** Start **

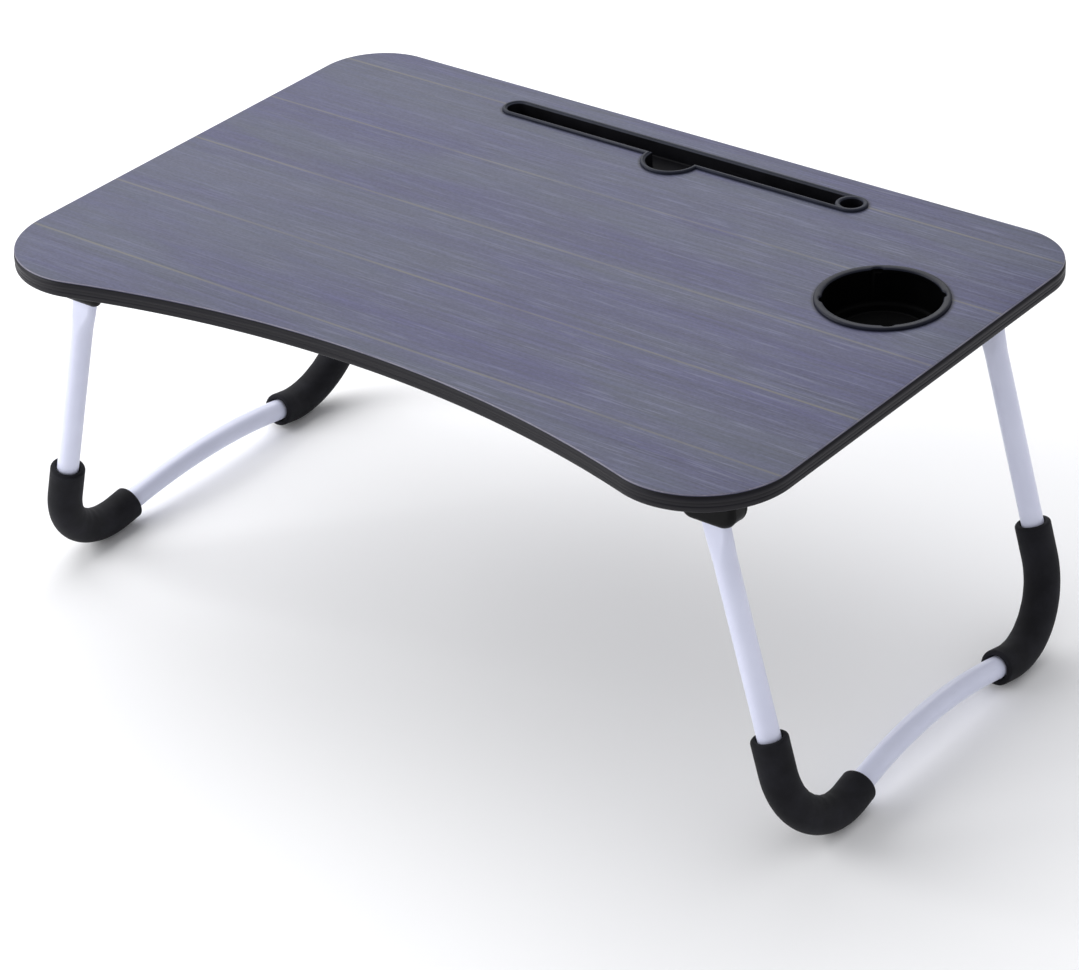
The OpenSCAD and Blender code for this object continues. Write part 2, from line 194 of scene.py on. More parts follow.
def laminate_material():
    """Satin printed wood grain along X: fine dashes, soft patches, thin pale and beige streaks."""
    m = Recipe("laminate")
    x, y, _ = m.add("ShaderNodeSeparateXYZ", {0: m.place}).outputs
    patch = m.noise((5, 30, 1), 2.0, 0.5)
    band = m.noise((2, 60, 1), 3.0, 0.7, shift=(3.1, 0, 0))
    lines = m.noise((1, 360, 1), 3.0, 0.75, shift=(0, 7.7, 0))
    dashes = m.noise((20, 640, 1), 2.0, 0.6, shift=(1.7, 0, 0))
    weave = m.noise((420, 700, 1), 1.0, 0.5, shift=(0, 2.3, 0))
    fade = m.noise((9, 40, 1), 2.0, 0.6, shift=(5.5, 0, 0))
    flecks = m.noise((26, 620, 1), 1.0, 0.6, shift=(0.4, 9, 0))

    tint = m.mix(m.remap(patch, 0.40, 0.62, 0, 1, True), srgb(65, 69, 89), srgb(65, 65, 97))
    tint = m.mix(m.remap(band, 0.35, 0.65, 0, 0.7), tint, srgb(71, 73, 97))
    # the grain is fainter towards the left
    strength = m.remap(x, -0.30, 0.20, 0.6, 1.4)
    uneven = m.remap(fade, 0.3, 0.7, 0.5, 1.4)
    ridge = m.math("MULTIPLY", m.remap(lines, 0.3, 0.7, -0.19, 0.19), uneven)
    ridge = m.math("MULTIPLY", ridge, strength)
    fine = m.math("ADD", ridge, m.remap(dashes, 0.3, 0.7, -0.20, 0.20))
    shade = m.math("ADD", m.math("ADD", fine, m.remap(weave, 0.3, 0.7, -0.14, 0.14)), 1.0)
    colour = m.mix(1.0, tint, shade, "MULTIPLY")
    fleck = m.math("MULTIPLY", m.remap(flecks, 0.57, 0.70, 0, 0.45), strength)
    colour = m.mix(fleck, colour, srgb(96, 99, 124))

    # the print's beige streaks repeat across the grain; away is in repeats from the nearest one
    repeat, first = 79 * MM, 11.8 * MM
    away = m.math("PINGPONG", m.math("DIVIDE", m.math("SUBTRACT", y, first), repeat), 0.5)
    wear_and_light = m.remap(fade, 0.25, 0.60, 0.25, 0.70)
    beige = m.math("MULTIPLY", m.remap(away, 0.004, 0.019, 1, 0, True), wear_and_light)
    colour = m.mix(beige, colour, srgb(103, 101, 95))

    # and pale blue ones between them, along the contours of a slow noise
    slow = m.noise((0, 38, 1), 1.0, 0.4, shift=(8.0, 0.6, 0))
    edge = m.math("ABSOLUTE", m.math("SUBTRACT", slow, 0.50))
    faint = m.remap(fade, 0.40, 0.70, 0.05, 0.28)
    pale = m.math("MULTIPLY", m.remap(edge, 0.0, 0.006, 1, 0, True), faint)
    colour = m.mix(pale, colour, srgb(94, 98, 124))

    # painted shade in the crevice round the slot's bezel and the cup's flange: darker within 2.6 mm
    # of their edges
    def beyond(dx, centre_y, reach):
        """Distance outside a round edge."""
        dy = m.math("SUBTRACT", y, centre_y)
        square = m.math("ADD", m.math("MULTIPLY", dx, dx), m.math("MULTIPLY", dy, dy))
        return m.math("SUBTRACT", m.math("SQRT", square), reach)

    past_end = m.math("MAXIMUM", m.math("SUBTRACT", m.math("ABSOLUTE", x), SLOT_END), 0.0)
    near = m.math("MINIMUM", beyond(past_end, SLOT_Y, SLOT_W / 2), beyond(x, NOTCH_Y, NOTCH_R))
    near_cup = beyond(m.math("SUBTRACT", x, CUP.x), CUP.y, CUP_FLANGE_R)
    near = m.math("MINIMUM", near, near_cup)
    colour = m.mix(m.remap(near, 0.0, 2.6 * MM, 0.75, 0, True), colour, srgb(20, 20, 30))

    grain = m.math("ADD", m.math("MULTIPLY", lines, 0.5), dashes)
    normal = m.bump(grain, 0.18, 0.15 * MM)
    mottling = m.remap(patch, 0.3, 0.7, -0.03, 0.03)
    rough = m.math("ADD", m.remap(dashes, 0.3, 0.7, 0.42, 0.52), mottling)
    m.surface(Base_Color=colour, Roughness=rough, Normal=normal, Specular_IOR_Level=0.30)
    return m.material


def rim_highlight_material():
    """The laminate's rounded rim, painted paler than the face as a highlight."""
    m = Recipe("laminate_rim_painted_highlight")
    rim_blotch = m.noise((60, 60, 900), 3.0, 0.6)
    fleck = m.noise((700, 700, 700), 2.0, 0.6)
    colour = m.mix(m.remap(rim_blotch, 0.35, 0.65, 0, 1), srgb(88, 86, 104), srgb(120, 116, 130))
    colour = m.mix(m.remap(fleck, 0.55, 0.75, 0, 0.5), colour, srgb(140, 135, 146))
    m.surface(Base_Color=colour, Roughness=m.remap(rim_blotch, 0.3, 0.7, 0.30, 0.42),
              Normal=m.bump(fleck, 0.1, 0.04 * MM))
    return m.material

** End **

Goal
In the listing above, please print only the lines from the first one to the line where "flecks = m.noise((26, 620, 1), 1.0, 0.6, shift=(0.4, 9, 0))" appears, exactly as written, both of those lines included.

Task answer
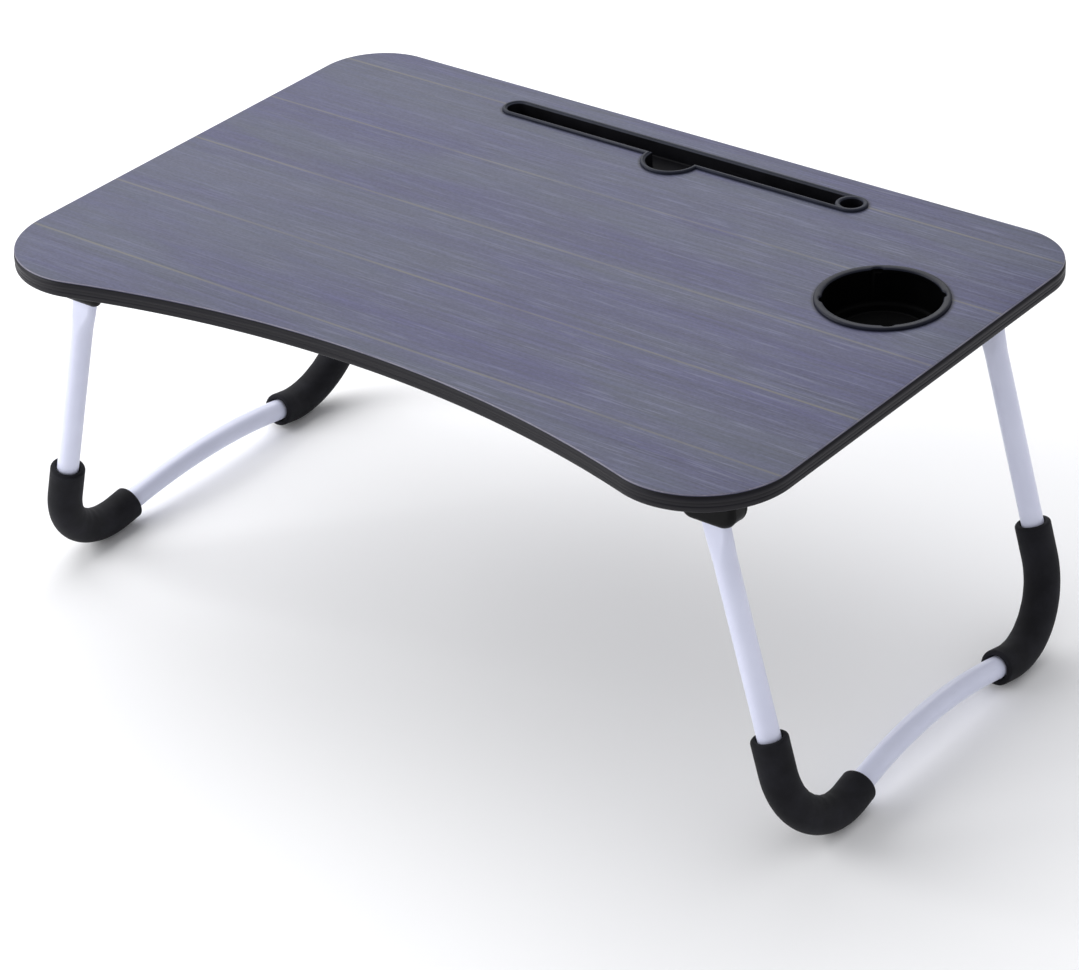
The OpenSCAD and Blender code for this object continues. Write part 2, from line 194 of scene.py on. More parts follow.
def laminate_material():
    """Satin printed wood grain along X: fine dashes, soft patches, thin pale and beige streaks."""
    m = Recipe("laminate")
    x, y, _ = m.add("ShaderNodeSeparateXYZ", {0: m.place}).outputs
    patch = m.noise((5, 30, 1), 2.0, 0.5)
    band = m.noise((2, 60, 1), 3.0, 0.7, shift=(3.1, 0, 0))
    lines = m.noise((1, 360, 1), 3.0, 0.75, shift=(0, 7.7, 0))
    dashes = m.noise((20, 640, 1), 2.0, 0.6, shift=(1.7, 0, 0))
    weave = m.noise((420, 700, 1), 1.0, 0.5, shift=(0, 2.3, 0))
    fade = m.noise((9, 40, 1), 2.0, 0.6, shift=(5.5, 0, 0))
    flecks = m.noise((26, 620, 1), 1.0, 0.6, shift=(0.4, 9, 0))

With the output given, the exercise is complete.